Certainly, in cases of true and criminal sexual assault, in which one party with malevolent intent forcibly compels another to engage in a sexual act, proper recourse must be taken. At the point when she does suffer physical or psychological trauma, which is certainly plausible, she has recourse to her friends, to psychological and health services, to the Sarah Doyle Women’s Center, and to the dozens of Women’s Peer Counselors on campus. If in the opinion of any of these individuals a criminal offense was committed, the student has recourse to the law. Is this truly not enough? Tell a feminist that a woman is not capable of handling her own problems, and you will get a nice slap across the face. And yet, that seems to be exactly what our friends in the sexual assault task-force argue.
A second issue is the culture of victimization that ever-present concerns about sexual assault beget. Ubiquitous reminders about the danger of sexual assault, repeated contacts from university officials about sexual assault resources, and a large number of dedicated facilities related to sexual assault would coalesce into a false impression that every woman at Brown is at immediate risk of being raped. As any medical student will tell you, exposure to a list of ailments leads one very easily to self-diagnose with a problem that one does not truly have. Likewise, as we saw in the case of Adam Lack, ambiguous cases resulting from individual foolishness can be interpreted in any number of directions; why should we encourage individuals to interpret these as rape, rather than as personal folly from which one should learn a lesson? I have great sympathy for a woman who is forced upon, violated, or otherwise assaulted against her will. However, I have little sympathy for a woman who dresses in revealing clothes, drinks beyond her capacity, and then proceeds to a fraternity party and has sex that she will later feel guilty about.
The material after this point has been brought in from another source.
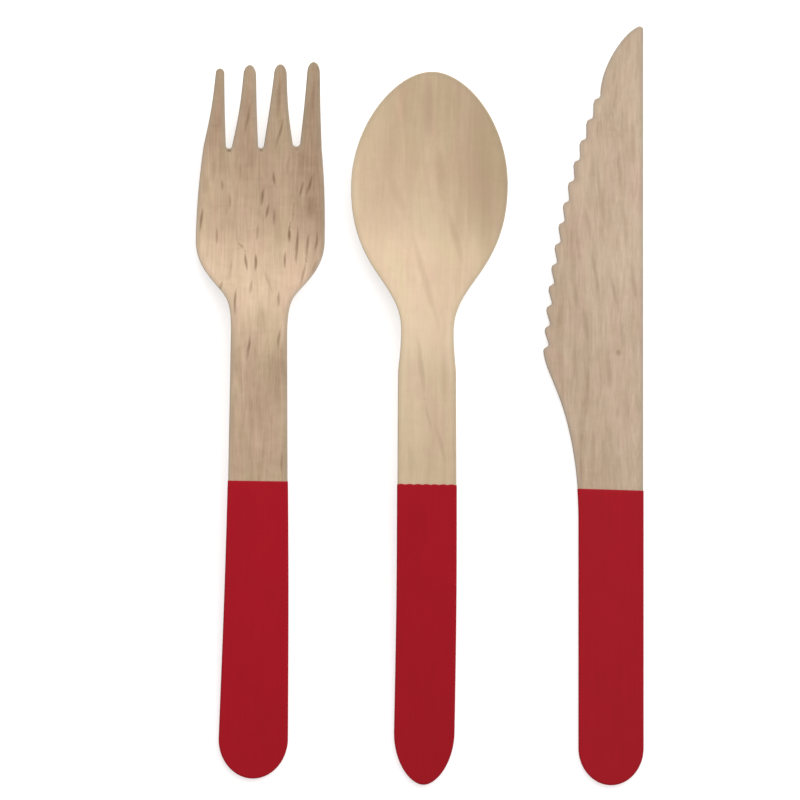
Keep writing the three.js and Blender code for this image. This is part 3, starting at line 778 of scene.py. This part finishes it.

I am truly sorry for those who have suffered from sexual assault; my arguments here are in no way intended to diminish what they have and will continue to go through. On the contrary, I believe that as our community reassesses the manner in which it responds to sexual assault, it must do so specifically with these victims in mind. If the expanded resources suggested by the Sexual Assault Task Force would truly benefit victims of sexual assault, in a manner not possible with the current system, then so be it. Let’s make it happen. However, embracing such proposals as an empty gesture does little more than guarantee that real victims will suffer through association with blind ideology, ambiguity, and political correctness. We cannot allow ourselves to diminish sexual assault by inventing it where it does not exist, or by expanding the definition to the point where it is meaningless. During the Adam Lack conflagration, those who questioned the manner in which sexual assault was construed were dismissed as misogynists. At the point where such questioning is not allowed, imagined problems will be over-reified, to the detriment of everyone. Crusaders against sexual assault would do well to be wary of going too far, for the good of their cause.